■ **Data shown**:
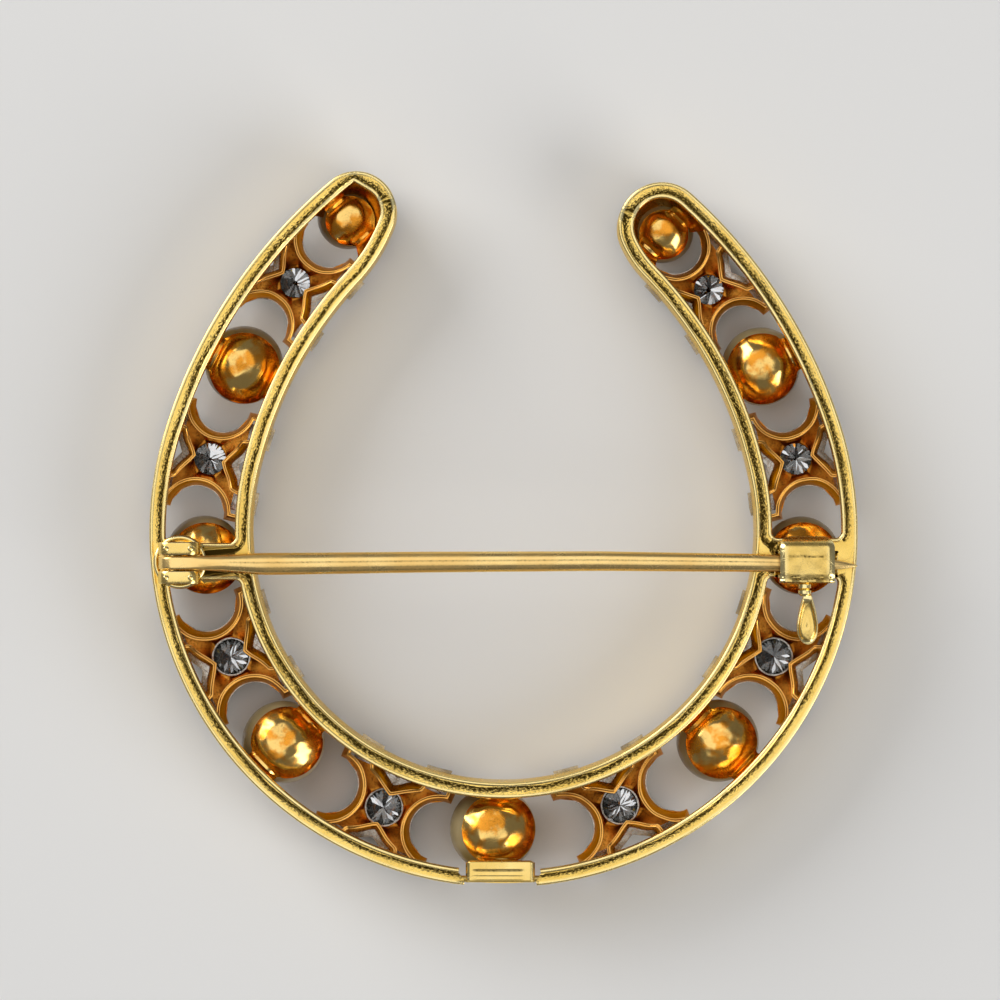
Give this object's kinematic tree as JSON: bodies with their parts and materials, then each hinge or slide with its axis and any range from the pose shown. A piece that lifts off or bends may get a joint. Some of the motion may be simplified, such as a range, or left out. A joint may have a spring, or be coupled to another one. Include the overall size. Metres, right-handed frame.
{
  "type": "horseshoe brooch",
  "caption": "Gold horseshoe brooch lying face down, with domed pearl cups and open star settings between two rims, a hinged pin, a rolling lever catch and a folded bail.",
  "frame": {"origin": "middle of the overall length and width, on the surface that the pearls rest on, with the brooch face down", "axes": "+Z is the back of the brooch, +Y is the open end of the horseshoe, +X is the catch side"},
  "size_m": [0.0354, 0.0358, 0.0073],
  "materials": {
    "yellow_gold": "polished with fine wear",
    "pin_gold": "satin, slightly rosier",
    "white_gold": "polished",
    "pearl": "soft nacre lustre",
    "diamond": "faceted and clear"
  },
  "bodies": {
    "brooch": {"gallery": "yellow_gold", "hinge_rivet": "yellow_gold", "bail_pin_left": "yellow_gold", "bail_pin_right": "yellow_gold", "star_plate_1": "white_gold", "star_plate_2": "white_gold", "star_plate_3": "white_gold", "star_plate_4": "white_gold", "star_plate_5": "white_gold", "star_plate_6": "white_gold", "star_plate_7": "white_gold", "star_plate_8": "white_gold", "diamond_1": "diamond", "diamond_2": "diamond", "diamond_3": "diamond", "diamond_4": "diamond", "diamond_5": "diamond", "diamond_6": "diamond", "diamond_7": "diamond", "diamond_8": "diamond", "pearl_1": "pearl", "pearl_2": "pearl", "pearl_3": "pearl", "pearl_4": "pearl", "pearl_5": "pearl", "pearl_6": "pearl", "pearl_7": "pearl", "pearl_8": "pearl", "pearl_9": "pearl"},
    "pin": {"pin_stem": "pin_gold"},
    "catch": {"catch_lever": "yellow_gold"},
    "bail": {"pendant_bail": "yellow_gold"}
  },
  "joints": [
    {"name": "pin_hinge", "type": "hinge", "parent": "brooch", "child": "pin", "pos_m": [-0.0165, -0.00168, 0.0061], "axis": [0, -1, 0], "range_deg": [0, 80]},
    {"name": "catch_roll", "type": "hinge", "parent": "brooch", "child": "catch", "pos_m": [0.01509, -0.00173, 0.0063], "axis": [-1, 0, 0], "range_deg": [0, 140]},
    {"name": "bail_fold", "type": "hinge", "parent": "brooch", "child": "bail", "pos_m": [-0.00016, -0.01749, 0.00462], "axis": [-1, 0, 0], "range_deg": [0, 90]}
  ]
}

■ **Goal of the exercise**: Look over the listing above. Pick out and copy every line that includes "bodies".

■ **Exercise answer**:
Give this object's kinematic tree as JSON: bodies with their parts and materials, then each hinge or slide with its axis and any range from the pose shown. A piece that lifts off or bends may get a joint. Some of the motion may be simplified, such as a range, or left out. A joint may have a spring, or be coupled to another one. Include the overall size. Metres, right-handed frame.
  "bodies": {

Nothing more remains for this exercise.